Romola Garai with actor Carla Juri on the set of Amulet. (Photo by Nick Wall.)

I hear them on set, they are calling for me. Someone in heavy boots is running across the floor towards us. “Do you think it’s scary?” I ask, before they come to take me away. Her hand extends and reaches out to stroke its fur. “Yes,” she says. “But I love it too.”

The featured image, taken by Nick Wall and used with permission, shows Romola Garai with actors Alec Secareanu and Carla Juri on the set of Amulet.

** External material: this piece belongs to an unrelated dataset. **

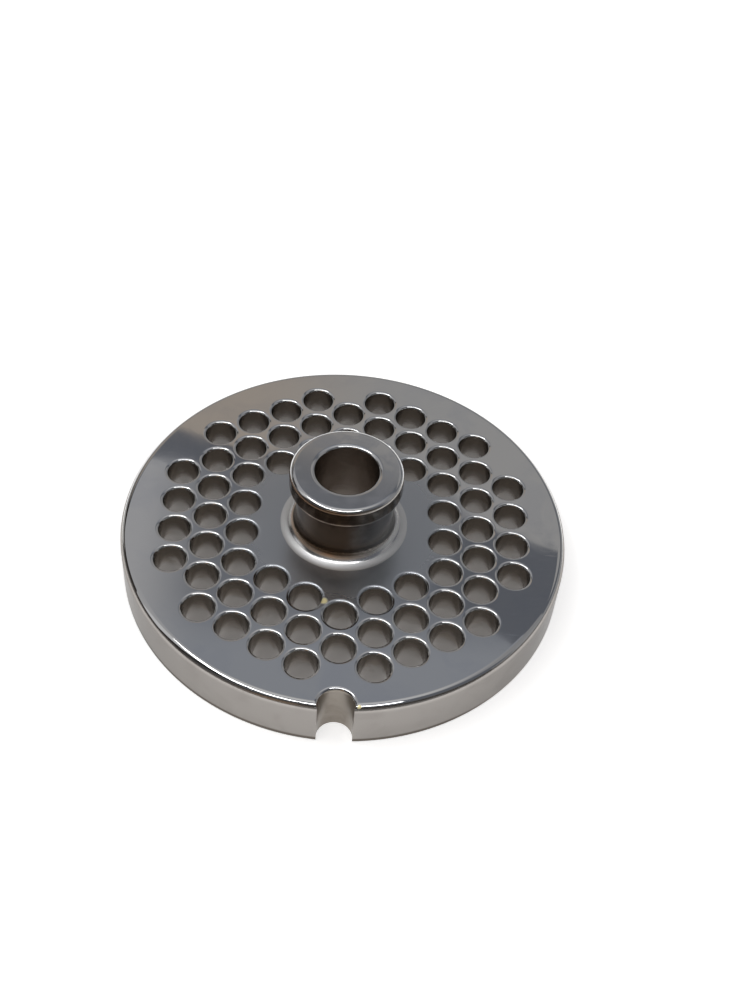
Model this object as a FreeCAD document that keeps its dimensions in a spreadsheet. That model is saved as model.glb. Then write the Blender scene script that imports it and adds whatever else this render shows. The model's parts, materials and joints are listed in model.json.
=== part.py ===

Romola Garai’s debut feature film as writer-director, the horror film Amulet, starring Alec Secareanu, Carla Juri and Imelda Staunton, is released by Magnolia Pictures on July 24. Garai is a multi-award-nominated actor whose extensive film, TV and stage resume includes work with some of the world’s finest writers and directors, including Sarah Gavron’s Suffragette, Joe Wright’s Atonement, Francois Ozon’s Angel, Lone Scherfig’s One Day and Stephen Poliakoff’s Glorious 39. She also has an extensive list of TV credits including playing the lead in Marc Munden’s TV mini series The Crimson Petal and the White. On stage, she has played major roles in plays for the Royal Court (The Village Bike), the Young Vic (Measure for Measure), the Almeida (The Writer) and the RSC (Queen ANNE and Lear/The Seagull). As well as her extensive performing credits, Romola is also known for her writing/directing work, including Sundance Best Short Film-nominated Scrubber. She has a feature film in development with UK top production company The Bureau and a number of TV projects.